More true: According to the Palestinian Central Bureau of Statistics, the reason for the second quarter drop in unemployment may have been that temporary relief projects, especially for clearing rubble after the military operation, were initiated by international organizations and the local government. The MFA neglects to mention that in the third quarter of 2009 unemployment again rose to 42.3%, as these temporary relief projects ended. Compare this with 32.3% unemployment in June 2007, just before the closure began.
Fuel and electricity: Not meeting needs

True: Israel meets the minimum threshold set by the Israeli High Court for the passage of industrial diesel for electricity production at the Gaza power plant.
More true: The minimum threshold for industrial diesel set by the court is far below what Gaza needs. In fact, the industrial diesel that was transferred in the month of November met just 39.1% percent of needs, creating power outages.

Re-building projects: A drop in the bucket

True: “Israel is conducting discussions with the Palestinian Authority, the US, EU representatives in the area and others, with the aim of establishing an agreed-upon supervisory mechanism, subject to international standards, which will ensure, if and when a decision is made to that effect, that monies, materials and equipment that are brought into the Gaza Strip for vita humanitarian projects actually reach their destinations”.
More true: Israel has refused to allow reconstruction materials to enter Gaza, despite “discussions” that have taken place over the past 11 months. Gaza needs at least 25,000 tons of iron and 40,000 tons of cement for reconstruction. Since the war, Israel has blocked all but 19 trucks of construction materials permitted to enter on an exceptional basis for the humanitarian infrastructure (i.e. water and sewage systems), though restrictions on other materials mean that infrastructure continues to function below capacity (see below). Without reconstruction materials it is impossible to rebuild the more than 3,500 homes destroyed and the approximately 56,000 homes damaged, in addition to over a thousand businesses, factories, and other c ommercial establishments destroyed and partially damaged during the war.
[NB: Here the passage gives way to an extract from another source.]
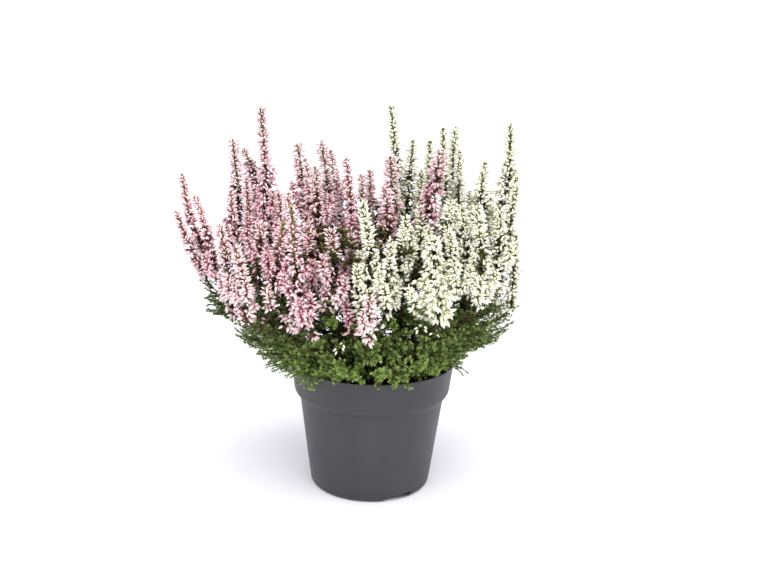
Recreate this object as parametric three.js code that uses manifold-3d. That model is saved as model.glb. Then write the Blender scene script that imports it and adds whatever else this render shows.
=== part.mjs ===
// Two heathers, one pink and one white, in a tapered plastic nursery pot.
// Units are millimetres, +Z is up, and -Y is the front.
// The origin is the middle of the pot's underside, on the surface it stands on.
import * as THREE from 'three';
import { mergeVertices } from 'three/addons/utils/BufferGeometryUtils.js';
import Module from 'manifold-3d';

const wasm = await Module();
wasm.setup();

// ---- pot -------------------------------------------------------------------
const POT_HEIGHT = 102.1;
const RIM_RADIUS = 65.0;        // outside, at the lip
const COLLAR_FOOT_RADIUS = 62.34; // outside, where the collar starts to round in
const COLLAR_FOOT_Z = 81.6;
const BODY_TOP_Z = 71.2;
const BODY_R0 = 48.0;           // the body's outside radius is BODY_R0 + BODY_TAPER * z
const BODY_TAPER = 0.1302;
const WALL = 1.35;
const FLOOR_UNDER_Z = 4.6;      // underside of the raised part of the floor
const FLOOR_WALL = 1.5;
const PAD_RADIUS = 13.0;        // flat middle of the underside, level with the foot
const FOOT_LINE_Z = 7.4;
const POT_SEGMENTS = 60;
const DRAIN_COUNT = 6;
const DRAIN_RADIUS = 3.6;
const DRAIN_PITCH_RADIUS = 30.0;
const FOOT_GAPS = 3;            // low gaps in the foot ring
const FOOT_GAP = [              // outline of a gap: degrees from the front towards +X, height
  [12, -1], [12, 0], [15, 2.3], [18, 3.6], [21.5, 4.2], [31, 3.3], [40, 1.8], [50, 0], [50, -1],
];
const VENT = [[33, 3.6], [42, 2.3], [42.5, 4.1], [33, 4.5]]; // the small vent beside each gap

// ---- growing medium --------------------------------------------------------
const SOIL_TOP_Z = 88.6;
const CLEARANCE = 0.35;         // between pieces that meet
const SOIL_SEGMENTS = 36;

// ---- woody bases -----------------------------------------------------------
const CROWN_RADIUS = 12.6;
const CROWN_Z = 87.0;           // middle of the dome that the stems leave
const PINK_CROWN = [-19, 4];
const WHITE_CROWN = [23, 4];
const ROOT_DEPTH = 24;

// ---- stems -----------------------------------------------------------------
const STEM_RADIUS = 1.15;       // with its close-set scale leaves
const STEM_SIDES = 6;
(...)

Even if construction materials were permitted in to fix the estimated $45 million in damage to private sector establishments, the ban on import and export ensures that these businesses would likely lay idle, as 97% of factories generally have done so for over two and half years. Some cement enters via the tunnels beneath the Gaza-Egypt border, but prices are beyond the reach of most residents, and many international organizations are restricted from using these materials.

Water, Sewage and Electricity Infrastructure
True: “Israel is conducting a dialogue with Robert Serry, special emissary of the UN Secretary-General, regarding vital humanitarian projects, primarily relating to sewer systems”.
More True: Dialogue notwithstanding, Israeli restrictions on supply of spare parts and materials for the devastated water and electricity systems mean that 10,000 people are without running water, 40,000 people are cut off from electricity, and power outages lasting 8 hours, four times per week are a common occurrence in most homes.
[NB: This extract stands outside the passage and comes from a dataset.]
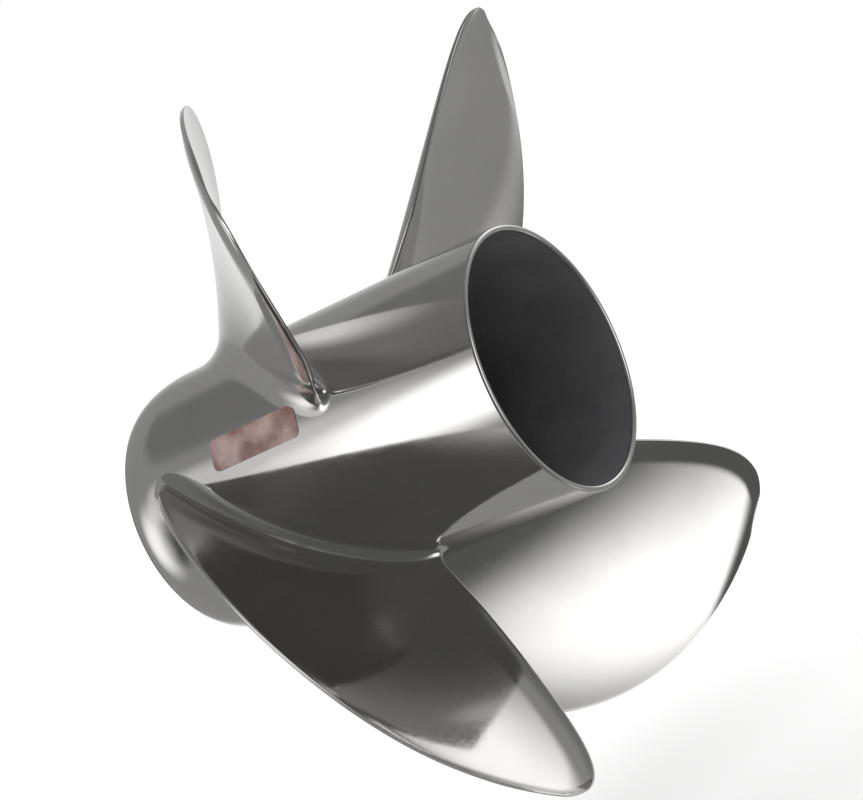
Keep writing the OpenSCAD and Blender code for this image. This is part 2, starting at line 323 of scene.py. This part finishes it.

Education: Children paying the price

True: UNRWA schools recently received shipments of education materials, including notebooks and pencils.
More true: UNRWA is the only agency permitted to receive school supplies in Gaza, and only after Israel delayed the entrance of these items for several months. Israel continues to ban the entrance of supplies for two-thirds of the schools in Gaza, the private and government-run schools which educate 240,199 children.
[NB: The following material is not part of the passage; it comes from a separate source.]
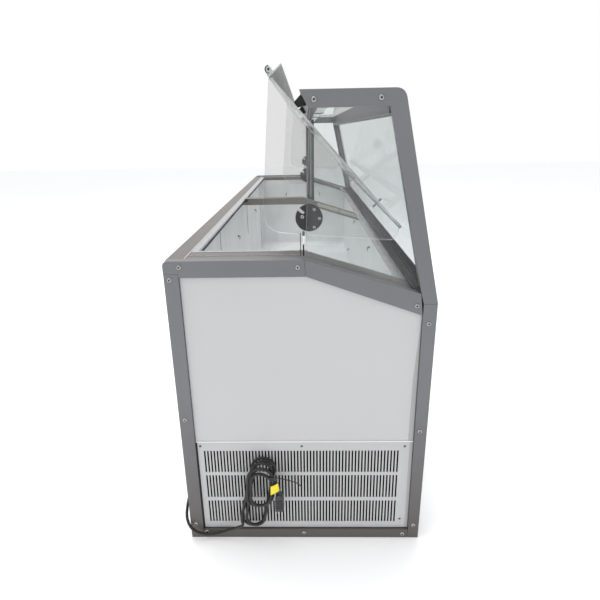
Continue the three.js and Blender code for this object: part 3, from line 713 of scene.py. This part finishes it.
# ---- CAD nodes that stay in view
DRESSED = [
    ("near_grille", GRILLE, "white_steel"),
    ("front_panel", ENAMEL, "white_steel", 0.5),
    ("rear_panel", ENAMEL, "white_steel", 0.5),
    ("front_sill", GREY_SILL, "frame_grey", 1.0),
    ("base_tray", GALVANISED, "dark_steel", 0.4),
    ("liner_tank", LINER, "liner_white", 0.6),
    ("rear_ledge", STEEL, "stainless", 0.5),
    ("front_ledge", DARK_LEDGE, "stainless", 0.5),
    ("mid_divider", DIVIDER, "stainless", 1.0),
    ("mid_post", POST, "frame_grey", 1.2, 3),
    ("mid_pivot_disc", DISC, "black_plastic", 0.8),
    ("crown_rear_rail", POST, "frame_grey", 1.0),
    ("crown_front_rail", SHADED_ALUMINIUM, "bright_aluminium", 1.0),
    ("top_glass", GLASS, "clear_glass"),
    ("front_glass", FRONT_GLASS, "clear_glass"),
    ("front_glass_bead", RUBBER, "black_rubber", 0.8),
    ("lamp_bar", LAMP, "lamp_white", 1.5, 3),
    ("foam_insulation", FOAM, "foam"),
    ("condenser", FINS, "dark_steel"),
    ("fan_shroud", ENAMEL_BLACK, "dark_steel", 0.4),
    ("fan_blade", ALUMINIUM, "bright_aluminium", 0.3),
    ("fan_motor", ENAMEL_BLACK, "dark_steel", 1.0),
    ("compressor", ENAMEL_BLACK, "dark_steel", 0.8),
    ("control_plate", STEEL, "stainless", 0.6),
    ("power_rocker", PLASTIC, "black_plastic", 0.8, 3),
    ("thermostat_knob", PLASTIC, "black_plastic", 0.4),
    ("drain_plug", RUBBER, "black_rubber", 0.6),
]
for end, _ in ENDS:
    for part in ("rear_post", "bottom_rail", "flat_rail", "sloped_rail", "front_post", "guard_hoop"):
        dress(f"{end}_{part}", GREY, "frame_grey", 1.3, 3)
    dress(f"{end}_end_panel", ENAMEL, "white_steel", 0.5)
    dress(f"{end}_end_ledge", STEEL_ENDS, "stainless", 0.4)
    dress(f"{end}_lid_bumper", RUBBER, "black_rubber", 2.0, 3)
    dress(f"{end}_pivot_disc", DISC, "black_plastic", 0.8)
    dress(f"{end}_end_glass", GLASS, "clear_glass")
for row in DRESSED:
    dress(*row)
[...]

The final section of the MFA newsletter includes a quote by EU Special Representative to the Middle East, Marc Otte. Find here another important statement made by Marc Otte recently in an interview for Al Quds newspaper, describing the EU position on the closure:
“[The] Gaza closure and denying entry to construction materials is morally unacceptable and is a failure. I was in Gaza last week, there were large quantities of cement in Gaza, but the only people who do not get it are the ones who most need it. For this, ban on constructions materials is not acceptable and I have explained this to the Israelis and told them that this is also not in their interest. Our position is clear, especially that winter is coming, and people can not live in tents in the cold and under the rain”.